Create a fun family adventure with hiking

Jeff Alt has found his exercise niche. A hiking expert and author of “Get Your Kids Hiking!,” he has walked the 2,160-mile Appalachian Trail, the 218-mile John Muir Trail with his wife, and trekked across a 50-mile path of Ireland with his wife, young daughter, and extended family.

In his book, Alt shares some of his tips on how to help keep hiking a fun, safe family activity, with advice for how to include your child in all aspects of the experience.

Start ’em young: Ergonomically designed baby carriers make it safe and easy to carry your infant or toddler with you when hiking. Walk to your favorite park or beach. Bring friends and family. Stop often and let your little one explore. Make your hike a fun adventure and learning experience, something your kids will look forward to.

Let the kids lead! We live in such a fast-paced world. Hiking gives you a chance to slow it down and spend quality time with your family. Play follow the leader, hiking at your child’s pace and distance, and take the time to stop and explore that bug, leaf or rock with them. Tell them about the animals, rocks, trees, and flowers that are seen along the way. The journey is more important that getting to the destination when enjoying your hike, so find ways to engage your child in the experience.

Count down to the adventure: Psych the kids up with pictures, videos, and highlights of the places they will go and the things they will see. Use books, magazines, maps, and the Internet, especially park websites and videos showing the spectacular wildlife and locations they will see.
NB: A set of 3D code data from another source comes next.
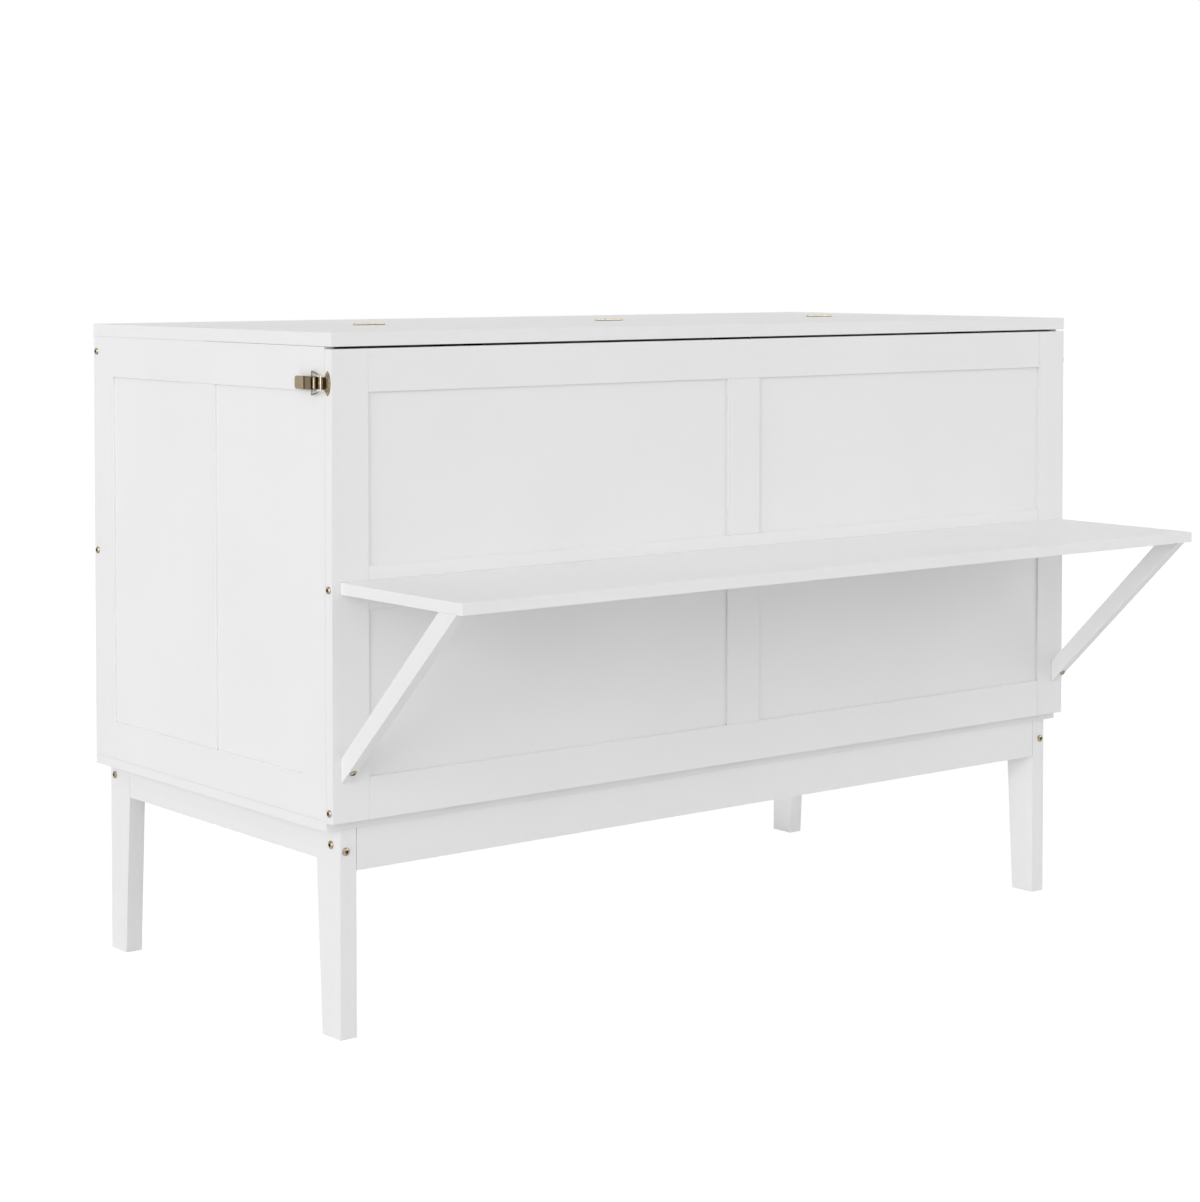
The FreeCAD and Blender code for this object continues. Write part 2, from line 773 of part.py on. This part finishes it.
# Assembly

def drilled(pieces, cuts):
    """Takes the given cuts out of each piece that they meet."""
    result = []
    for piece in pieces:
        for cut in cuts:
            if piece.BoundBox.intersect(cut.BoundBox):
                piece = piece.cut(cut)
        result.append(piece)
    return result


def cabinet_nodes():
    nodes = {
        "leg_front_left": [leg(legs_front, 1)],
        "leg_front_right": [mirrored(leg(legs_front, 1))],
        "leg_rear_left": [leg(legs_rear, -1)],
        "leg_rear_right": [mirrored(leg(legs_rear, -1))],
        "apron_front": [end_apron(legs_front, 1)],
        "apron_rear": [end_apron(legs_rear, -1)],
        "apron_left": [side_apron()],
        "apron_right": [mirrored(side_apron())],
        "base_centre_rail": [centre_rail()],
        "base_board_front": [base_board(front_face_of_sides, base_seam_depth)],
        "base_board_rear": [base_board(base_seam_depth, cabinet_depth)],
        "top_board": [rounded((-half_width, lid_depth + lid_seam_gap / 2, side_top),
                              (half_width, cabinet_depth, cabinet_height))],
    }
    for name, pieces in side_frame().items():
        nodes[name + "_left"] = pieces
        nodes[name + "_right"] = [mirrored(piece) for piece in pieces]
    nodes.update(back_frame())
    cuts = cabinet_bolts().holes() + leg_bolts().holes() + drop_hinges().rooms() + lid_hinges().rooms()
    nodes = {name: drilled(pieces, cuts) for name, pieces in nodes.items()}
    nodes["cabinet_bolts"] = cabinet_bolts().solids()
    nodes["leg_bolts"] = leg_bolts().solids()
    nodes["lid_hinge_fixed_leaves"] = lid_hinges().fixed_leaves()
    nodes["drop_hinge_fixed_leaves"] = drop_hinges().fixed_leaves()
    nodes["latch_bases"] = [solid for piece in latch_base() for solid in both_sides(piece)]
    return nodes


def lid_nodes():
    low = (-half_width, 0, side_top + rest_gap)
    high = (half_width, lid_depth - lid_seam_gap / 2, cabinet_height + rest_gap)
    hinges = lid_hinges()
    return {
        "lid_board": drilled([rounded(low, high)], hinges.rooms()),
        "lid_hinge_moving_leaves": hinges.moving_leaves(),
    }


def front_nodes():
    nodes = front_frame()
    nodes["shelf_board"] = [shelf()]
    nodes["shelf_brace_left"] = [brace(shelf_left)]
    nodes["shelf_brace_right"] = [brace(shelf_right - brace_thickness)]
    cuts = front_panel_bolts().holes() + shelf_screws(bolt_clearance)
    cuts += drop_hinges().rooms() + foot_hinges().rooms()
    nodes = {name: drilled(pieces, cuts) for name, pieces in nodes.items()}
    nodes["front_panel_bolts"] = front_panel_bolts().solids()
    nodes["shelf_screws"] = shelf_screws()
    nodes["drop_hinge_moving_leaves"] = drop_hinges().moving_leaves()
    nodes["foot_hinge_fixed_leaves"] = foot_hinges().fixed_leaves()
    nodes["latch_catches"] = [solid for piece in catch_pieces() for solid in both_sides(piece)]
    return nodes


def foot_nodes():
    nodes = {
        "foot_hinge_rail": [foot_cross_rail(front_top - foot_rail_width)],
        "foot_end_rail": [foot_cross_rail(foot_end)],
        "foot_long_rails": foot_long_rails(),
        "foot_slats": foot_slats(),
    }
    cuts = foot_hinges().rooms() + leg_hinges().rooms()
    nodes = {name: drilled(pieces, cuts) for name, pieces in nodes.items()}
    nodes["foot_hinge_moving_leaves"] = foot_hinges().moving_leaves()
    nodes["leg_hinge_fixed_leaves"] = leg_hinges().fixed_leaves()
    return nodes


def foot_leg_nodes():
    posts = drilled(both_sides(foot_leg_post()), leg_hinges().rooms())
    return {
        "foot_leg_posts": posts,
        "foot_leg_bar": [foot_leg_bar()],
        "leg_hinge_moving_leaves": leg_hinges().moving_leaves(),
    }


def latch_nodes():
    lever = latch_lever()
    bail = latch_bail()
    return {
        "latch_lever_left": [lever],
        "latch_lever_right": [mirrored(lever)],
        "latch_bail_left": [bail],
        "latch_bail_right": [mirrored(bail)],
    }


os.makedirs("parts", exist_ok=True)
for group in (cabinet_nodes(), lid_nodes(), front_nodes(), foot_nodes(), foot_leg_nodes(), latch_nodes()):
    for node, solids in group.items():
        shape = solids[0] if len(solids) == 1 else Part.Compound(solids)
        shape.translate(origin_shift)
        shape.exportStep("parts/" + node + ".step")
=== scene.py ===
import json
import math

import bpy
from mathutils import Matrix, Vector


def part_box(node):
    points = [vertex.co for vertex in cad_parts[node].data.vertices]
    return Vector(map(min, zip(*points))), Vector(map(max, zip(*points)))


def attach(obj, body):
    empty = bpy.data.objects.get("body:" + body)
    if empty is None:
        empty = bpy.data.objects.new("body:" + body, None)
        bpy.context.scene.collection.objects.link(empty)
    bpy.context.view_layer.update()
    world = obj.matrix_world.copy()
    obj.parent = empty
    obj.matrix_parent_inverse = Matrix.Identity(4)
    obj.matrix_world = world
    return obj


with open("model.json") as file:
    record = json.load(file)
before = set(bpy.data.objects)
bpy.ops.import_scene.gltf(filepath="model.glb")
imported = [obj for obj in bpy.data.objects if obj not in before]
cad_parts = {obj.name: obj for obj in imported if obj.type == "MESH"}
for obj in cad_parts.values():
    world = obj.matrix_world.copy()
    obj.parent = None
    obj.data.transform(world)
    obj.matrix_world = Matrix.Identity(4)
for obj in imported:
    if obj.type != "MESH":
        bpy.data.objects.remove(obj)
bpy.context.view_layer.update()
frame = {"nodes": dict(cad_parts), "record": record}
nodes = frame["nodes"]


# Sizes in metres

paint_grain_depth = 0.00006
wood_grain_depth = 0.0002
plating_grain_depth = 0.00003
# How far the painted shade in gaps and recesses reaches, on paint and on metal
paint_shade_reach = 0.003
metal_shade_reach = 0.006

lever_edge_width = 0.0003
latch_plate_edge_width = 0.0002

screw_rise = 0.00025
brass_screw_radius = 0.0024
brass_screw_slot_depth = 0.0005
black_screw_radius = 0.0030
black_screw_slot_depth = 0.0006
lid_leaf_length = 0.062
lid_screw_to_seam = 0.0115
deck_leaf_length = 0.080
deck_screw_inset = 0.010
leg_leaf_length = 0.034
leg_screw_inset = 0.009

floor_reach = 30
floor_clearance = 0.0005
fill_width = 0.55
fill_depth = 0.24
fill_to_leg = 0.14
fill_height = 0.004
camera_place = (-3.0093, -3.6060, 1.1894)

# Places along Y where the wear on the lever's tab, and the painted highlight on the bail's cross bar, begin
# and where they are full

tab_unworn_at = -0.1530
tab_worn_at = -0.1520
bail_unhighlighted_at = -0.1880
bail_highlighted_at = -0.1960

# Angles in degrees, the lens and shares of a length

soft_edge_angle = 50
softbox_spread = 40
camera_down = 2.18
camera_right = 38.64
lens_length = 80.62
lens_shift = -0.1997
screw_shares = (-0.37, 0, 0.37)

upward = (0, 0, 1)
backward = (0, 1, 0)
forward = (0, -1, 0)


def low_of(node):
    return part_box(node)[0]


def high_of(node):
    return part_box(node)[1]


# Materials

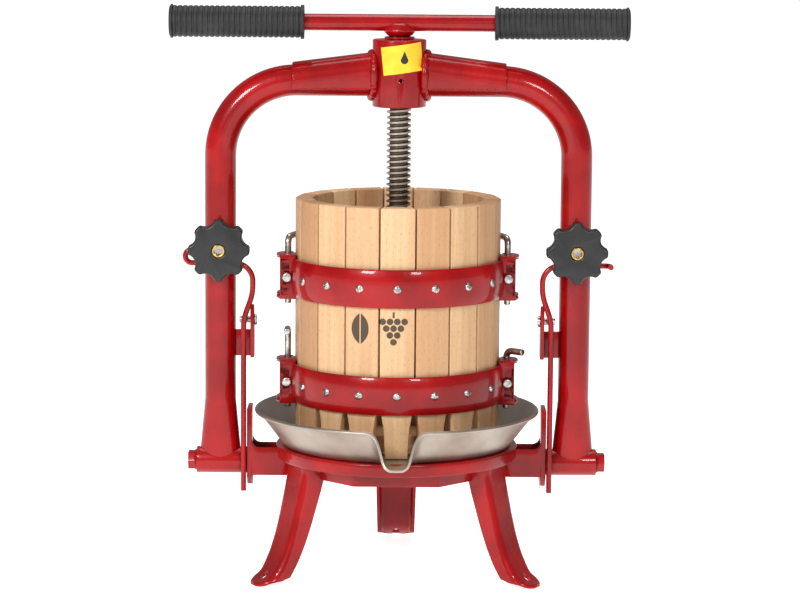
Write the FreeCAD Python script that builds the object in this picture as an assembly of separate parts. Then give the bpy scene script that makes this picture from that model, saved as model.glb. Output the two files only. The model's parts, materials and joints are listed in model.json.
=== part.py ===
"""Tabletop basket wine press, built as separate pieces.

Millimetres. +Z is up and the floor is z = 0. The origin is on the screw's axis at floor level,
the spout points to -Y (the front) and the handle lies along X.
"""
import math
import os

import FreeCAD
import Part

V = FreeCAD.Vector
X_AXIS = V(1, 0, 0)
Y_AXIS = V(0, 1, 0)
Z_AXIS = V(0, 0, 1)
FAR = 400.0

# Clearances between pieces that move against each other, and between loose pieces that rest.
RUNNING_FIT = 0.05
LOOSE_GAP = 0.3
THREAD_GAP = 0.4

# Stand: plate, octagonal ring, three legs.
PLATE_TOP_Z = 117.0
PLATE_SHEET = 3.0
PLATE_RIM_HEIGHT = 8.0
RING_WALL = 4.0
RING_HEIGHT = 20.0
LEG_ANGLES = {"leg_rear": 90.0, "leg_front_left": 210.0, "leg_front_right": 330.0}
LEG_SHEET = 3.0
LEG_TOP_WIDTH = 40.0
LEG_FOOT_WIDTH = 34.0
LEG_TOP_DEPTH = 20.0
LEG_FOOT_DEPTH = 13.0
TOE_HOLE_RADIUS_POS = 135.0
TOE_HOLE_R = 3.5
TOE_START_RADIUS = 118.0
TOE_SHEET = 3.5

# Crossbars, ears and the pivot the arch tilts about.
BAR_DEPTH = 30.0
BAR_SHEET = 2.5
BAR_CURL_R = 7.0
EAR_SHEET = 4.5
EAR_CHAMFER = 8.0
SLEEVE_R = 12.0
PIVOT_R = 5.0
PIVOT_HEX_AF = 16.0
PIVOT_HEAD_T = 6.4
PIVOT_NUT_T = 8.0
WASHER_T = 1.0

# Arch: two bent tubes meeting at the hub.
TUBE_R = 14.0
TUBE_WALL = 2.0
BEND_R = 68.0
RUN_Z = 445.0
FLARE_HEIGHT = 48.0
FLARE_HALF_X = 19.0
FLARE_HALF_Y = 11.0
FLARE_BELOW_TOP_OF_SLEEVE = 10.0
HUB_R = 24.0
HUB_LIP_T = 4.0
OIL_HOLE_R = 1.5
OIL_HOLE_X = 1.4
GUSSET_SHEET = 2.0
GUSSET_FOLD_BELOW_RUN = 7.0
GUSSET_RISE_AT_HUB = 27.0
LABEL_LEFT = -15.5
LABEL_HEIGHT = 25.0
LABEL_T = 0.3
LABEL_TILT = -8.0
GUSSET_START_X = 21.0

# Screw, foot and handle.
SCREW_MAJOR_R = 11.0
SCREW_MINOR_R = 8.25
SCREW_PITCH = 5.0
THREAD_ROOT_W = 3.2
THREAD_CREST_W = 1.6
THREAD_SWEEPS = 27
TURNS_PER_SWEEP = 2
FOOT_BOTTOM_Z = 169.0
FOOT_DISC_R = 30.0
FOOT_DISC_T = 10.0
FOOT_BOSS_R = 17.0
FOOT_BOSS_T = 20.0
COLLAR_T = 2.0
HANDLE_R = 7.5
HANDLE_HALF = 200.0
GRIP_LENGTH = 120.0
GRIP_OVER_END = 5.0
GRIP_R = 14.1
GRIP_FLANGE_R = 15.2
GRIP_FLANGE_W = 3.0
GRIP_RIBS = 24
GRIP_GROOVE = 0.7

# Clamp knobs and their studs, stay rods and latch plates on the uprights.
KNOB_Z = 295.0
KNOB_R = 27.5
KNOB_LOBES = 8
KNOB_SCALLOP_R = 9.0
KNOB_SCALLOP_AT = 32.0
KNOB_T = 16.5
KNOB_RECESS_R = 13.0
KNOB_RECESS = 2.0
STUD_R = 4.0
STUD_RECESS = 6.0
ROD_R = 2.5
ROD_GAP_TO_TUBE = 0.5
ROD_STRAIGHT_TOP_Z = 226.0
ROD_TOP_Z = 282.0
ROD_CURL_R = 6.0
ROD_TIP_R = 12.0
ROD_TIP_TURN = 25.0
TAB_T = 3.0
LATCH_T = 3.5
LATCH_FRONT_Y = -14.0
LATCH_BACK_Y = 10.0
LATCH_BOLT_Y = -8.0
LATCH_BOLT_R = 3.0

# Basket: two half rings of staves.
STAVES_PER_HALF = 9
STAVE_APOTHEM = 91.0
STAVE_T = 15.0
STAVE_GAP = 1.2
HOOP_GAP = 0.4
BASKET_HEIGHT = 221.4
STAVE_NECK_Z = 157.0
STAVE_NECK_DROP = 22.0
STAVE_FOOT_RATIO = 0.78
HOOP_SHEET = 2.0
HOOP_CROWN = 2.3
HOOP_HALF_HEIGHT = 16.8
UPPER_HOOP_Z = 270.0
LOWER_HOOP_Z = 175.3
STAVE_SCREW_HEAD_R = 3.5
STAVE_SCREW_HEAD_T = 1.9
STAVE_SCREW_SHANK_R = 1.8
END_SCREW_SHIFT = 6.5

# Hinge brackets and pins that join the two halves.
PIN_R = 3.0
BRACKET_SHEET = 2.0
BRACKET_WEB_Y = 16.3
BRACKET_HALF_HEIGHT = 20.0
BRACKET_NEST = 0.2
EAR_ROUND_R = 10.2
FLANGE_HALF_HEIGHT = 15.0
BOLT_R = 2.5
BOLT_HEAD_R = 4.2
BOLT_HEAD_T = 2.6
BOLT_NUT_AF = 8.0
BOLT_NUT_T = 4.0
PIN_BELOW_EAR = 6.0
PIN_BEND_R = 6.0

# Tray, press boards and block.
TRAY_SHEET = 1.2
TRAY_DEPTH = 32.0
TRAY_BEAD_R = 1.5
SPOUT_LIP_BACK = 19.0
SPOUT_HALF_FLOOR = 6.0
SPOUT_HALF_LOW = 9.6
SPOUT_HALF_MID = 14.2
SPOUT_HALF_HIGH = 18.0
SPOUT_HALF_RIM = 21.5
BOARD_SIDE_GAP = 4.0
BOARD_T = 18.0
BOARD_SPLIT = 1.0
BLOCK_T = 19.5
BLOCK_LENGTH = 110.0
BLOCK_WIDTH = 46.0

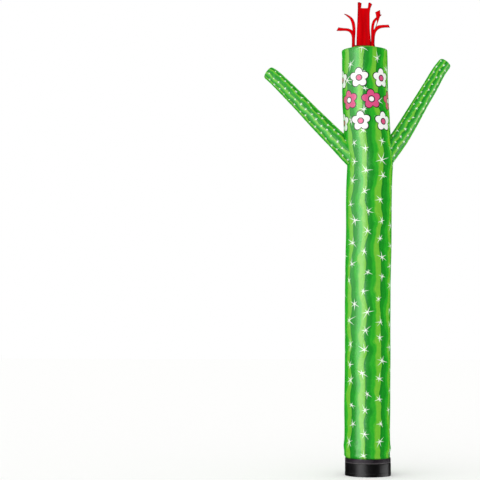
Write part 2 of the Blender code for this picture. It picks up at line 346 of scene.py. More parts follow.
def arm_layout(table, seed):
    """An arm's centre line, axes and radii, its skin with the directions out of it, the row of its root in
    each column and on average, the step from row to row, and the seed of its folds."""
    table = np.array(table) * MM
    table[:, :2] += (BASE_X, BASE_Y)
    reach = reaches(table[:, :3])
    rows = smooth_rows(reach, table, np.linspace(0, reach[-1], ARM_SAMPLES + 1))
    centre, radius = rows[:, :3], rows[:, 3]
    axis = unit(np.gradient(centre, axis=0))
    up = unit(square_to(axis, np.array([0, 0, 1])))
    side = np.cross(axis, up)
    out = ring_of(ARM_COLUMNS, up, side)
    skin = centre[:, None] + radius[:, None, None] * out
    inside = beyond_body(skin) < -TUCK
    root = np.array([np.nonzero(column)[0][-1] + 1 for column in inside.T])
    return SimpleNamespace(centre=centre, axis=axis, up=up, side=side, radius=radius, root=root,
                           foot=int(root.mean()), skin=np.concatenate([skin, out], axis=2),
                           step=reach[-1] / ARM_SAMPLES, seed=seed)


arms = {name: arm_layout(table, seed) for seed, (name, table) in enumerate(ARM_TABLES.items())}
for name, arm in arms.items():
    print(name, round(ARM_SAMPLES * arm.step, 3), "m long, root rows", arm.root.min(), "to", arm.root.max())

# %% [markdown]
# One function gives the body's surface for any turn and height, folds included. The tube, its stitches and
# everything sewn to it ask the same function, so they stay together.

# %% The body's surface with its folds
CUFF_FOLD = 1.5 * MM
CAP_FOLD = 0.7 * MM
ARM_FOLD = 1.1 * MM
BROAD_FOLD = 0.6 * MM
ROOT_FADE = 30 * MM     # the way over which folds fade from an arm's root


def around_arm(places, arm):
    """How far places are beyond an arm's own skin near its root, their turn about its line and the
    direction away from that line."""
    offset = square_to(arm.axis[arm.foot], places - arm.centre[arm.foot])
    turn = np.arctan2(offset @ arm.side[arm.foot], offset @ arm.up[arm.foot])
    return np.linalg.norm(offset, axis=-1) - arm.radius[arm.foot], turn, unit(offset)


def body_surface(turn, height, lift=0.0):
    """Places on the body's cloth."""
    turn, height = np.broadcast_arrays(turn, height)
    places = on_ring(turn, height, *ring_at(body_rings, height))
    swell = CUFF_FOLD * uneven(turn, 12, 26, seed=1) * fading(height - SLEEVE_TOP, 14 * MM, 50 * MM)
    swell += CAP_FOLD * uneven(turn, 18, 32, seed=2) * fading(BODY_TOP - height, 6 * MM, 25 * MM)
    broad = uneven(turn + 2 * height, 2, 5, seed=3) + uneven(3 * height - turn, 3, 6, seed=4)
    swell += BROAD_FOLD * broad / 1.5
    for arm in arms.values():
        beyond, arm_turn, _ = around_arm(places, arm)
        near = np.exp(-np.maximum(beyond, 0) / ROOT_FADE) * (np.sin(turn) * arm.axis[0][0] > 0)
        swell += ARM_FOLD * uneven(arm_turn, 6, 14, seed=10 + arm.seed) * near
    return places + level_out(turn) * (swell + lift)[..., None]


print("front of the body at 1 m:", np.round(body_surface(0.0, 1.0), 4))

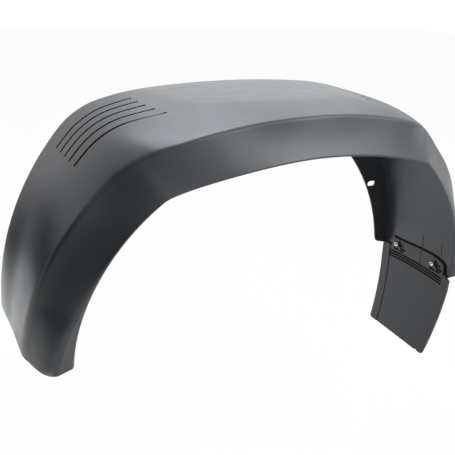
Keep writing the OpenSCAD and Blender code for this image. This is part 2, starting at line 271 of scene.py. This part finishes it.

Suit up in comfort, style and the latest technology:

Footwear: Until your kids are walking consistently on their own, fit them with a comfortable pair of water resistant shoes. Make sure the three and older kids are wearing light weight trail shoes or boots with a sturdy sole, and non-cotton, moisture wicking, synthetic or wool socks.

Clothing: Dress for the weather. Alt suggests non-cotton synthetic, wool & fleece clothing and dressing in layers so that you are prepared for varying conditions. Wear multipurpose clothing like pants that zip off into shorts, or shirts with roll up sleeves. Pack a waterproof breathable rain parka, hat and gloves.

Packs: Get age and size appropriate backpacks that fit each hiker comfortably.

Trekking poles: Get a pair of adjustable, collapsible poles with an ergonomically designed handle for each person.

Safety and communication: Bring a cell phone. For extra safety, carry a GPS unit to monitor your location, and make sure to let someone know approximate time that you expect to reach your destination. Broad-spectrum sunscreen, bug repellent, and a first aid kit that accommodates the whole group are must-haves.

Fresh, clean water: You can get a hydration hose system for your backpack or just use bottles. Pack healthy snacks and hand out needed extra energy and water as needed on the trail.

Pack fun items: Let young children fill their adventure pack with a bug catcher, magnifying glass, binoculars, a camera, a map and compass, whistle, or flashlight. Let your little one take ownership and pack a few items of his own, even if it’s not hiking related.

Other ideas: Create your own scavenger hunt in search of animals, plants and views along the way. Make up rhymes and sing songs as you walk.